Além de bar e área para sessões de cinema, performances de dança, oficinas e workshops, o Linha conta com ateliês individuais e compartilhados de artistas visuais, A ideia é que produzam peças para exposições no próprio centro cultural, com curadoria de Luísa Kiefer. O Programa de Residência está com inscrições abertas até 2 de fevereiro.

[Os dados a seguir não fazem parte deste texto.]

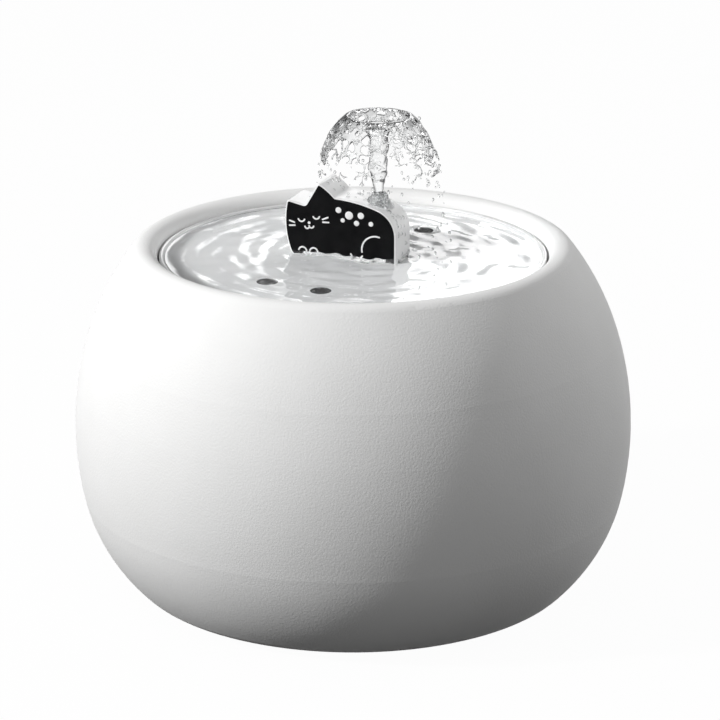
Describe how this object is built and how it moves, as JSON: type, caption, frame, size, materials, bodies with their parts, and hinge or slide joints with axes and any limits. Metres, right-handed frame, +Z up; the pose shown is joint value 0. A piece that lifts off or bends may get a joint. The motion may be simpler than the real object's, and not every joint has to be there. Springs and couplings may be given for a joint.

Com poucos recursos para investimentos, o Linha foi montado com boas doses de improviso. O balcão refrigerado do bar, por exemplo, veio de um mercadinho de Canoas, garimpado no site de compras OLX. Já as mesas de refeitório foram cedidas por um vizinho do Agulha. Em face das dificuldades de sustentação do negócio – ao contrário da música, as artes visuais não produzem retorno a curto prazo –, em breve será lançado o Clube de Amigos do Linha, que receberá contribuições para a manutenção do espaço.
Quem pensa que, com o bar da Vasco, o Agulha e o Linha, Eduardo já se deu por satisfeito não perde por esperar. Não é que o rapaz está prestes a lançar um quarto projeto na noite de Porto Alegre?
Em parceria com o chef Mauri Olmi, Eduardo, Fernando e Bruna se preparam para abrir uma vermuteria a uma quadra do Linha, no cruzamento da Rua Moura Azevedo com a Avenida Presidente Roosevelt, em prédio construído em 1917, que fica em frente à antiga sede do Clube Sociedade Gondoleiros.
A nova casa deverá abrir as portas em maio. Por enquanto, não tem nome escolhido. Uma possibilidade é Diana, planta medicinal presente na composição do vermute. Outra é Vereda, como indicação de atalho, já que ela estará a meio caminho entre o Agulha e o Linha. Uma terceira opção é Andorinha, alusão às migrações do 4º Distrito, que, no passado, recebeu de braços abertos imigrantes escandinavos, alemães e italianos, e hoje acolhe haitianos e senegaleses.
Eduardo jura de pés juntos que a vermuteria é o último negócio a ser posto em prática.
Ah, espera aí, ele lembrou agora de mais uma ideia que está na gaveta – o projeto de uma livraria. Não conta para ninguém, mas já andou até batendo pernas pelo Bom Fim à procura de um imóvel, tudo por conta da vontade de criar espaços de boa convivência e cultura de qualidade. Porto Alegre agradece.